Two subsections of 18 U.S.C. 924. Subsection (c) outlines offenses and penalties and states that no term of imprisonment imposed on a person under this subsection shall run concurrently with any other term of imprisonment imposed on the person. Subsection (j), is a recent addition that outlined different offenses and their corresponding penalties. It reportedly does not include language on forbidding concurrent sentences.

Efrain Lora’s case initiated the decision after appealing her 30 year sentence.

Lora was found guilty of aiding and abetting someone involved in drug trafficking or a violent crime while carrying or using a firearm.

Lora was also convicted of conspiracy to distribute drugs.

U.S. District Judge Paul Gardephe reportedly sentenced Lora based on a law that he believed prohibited concurrent sentences for offenses that involve one of Lora’s crimes.

Lora received a 25-year sentence for conspiracy, and five years for the other crime.

Lora Lost his appeals case.

“Subsection (c)’s consecutive-sentence mandate applies only to the terms of imprisonment prescribed within subsection (c). A sentence imposed under subsection (j) does not qualify,” wrote Jackson.

“Subsection (j) is located outside subsection (c) and does not call for imposing any sentence from subsection (c),” she continued.

Adding, “Combining the two subsections would set them on a collision course; indeed, in some cases, the maximum sentence would be lower than the minimum sentence.”

The result of the ruling is a vacated prison sentence. The high court also remanded the case back to a lower court for resentencing.

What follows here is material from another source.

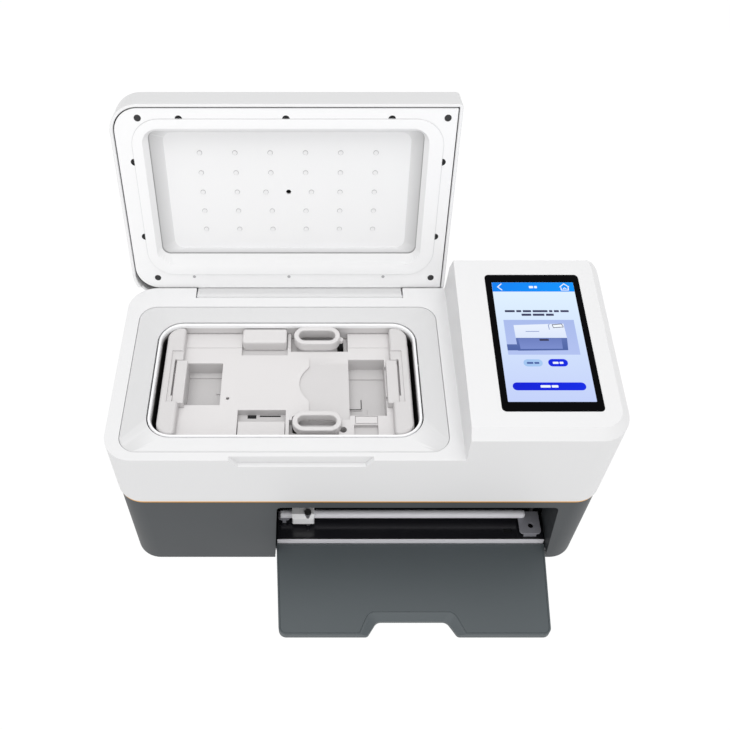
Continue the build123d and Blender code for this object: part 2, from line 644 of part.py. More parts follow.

Lora’s attorney, Lawrence Rosenberg said in a statement, “We are thrilled that the Court preserved the longstanding default of discretion in criminal sentencing, restoring courts’ discretion to impose either concurrent or consecutive sentences in this case and others like it.”

“The Court’s decision to enforce the plain text that Congress enacted will help ensure that a defendant’s sentence fits both the crime and the individual,” he continued.

The ruling was seen as preserving the default of discretion in criminal sentencing.

Justice Jackson expressed skepticism during oral arguments, questioning the government’s entitlement to a specific penalty structure.

Jackson said during the hearing, “I don’t understand why the government believes in this case that it’s entitled to the penalty structure that comes with Section (c) if a person is convicted of (c) when (j) doesn’t say and it could easily have said any person who’s convicted of subsection (c), et cetera,” to Assistant to the Solicitor General Erica Ross.

“I think it is certainly true that Congress could have been clearer in this provision,” she added.

Ross responded, “My point was simply that it also doesn’t say what [Lora] is suggesting.”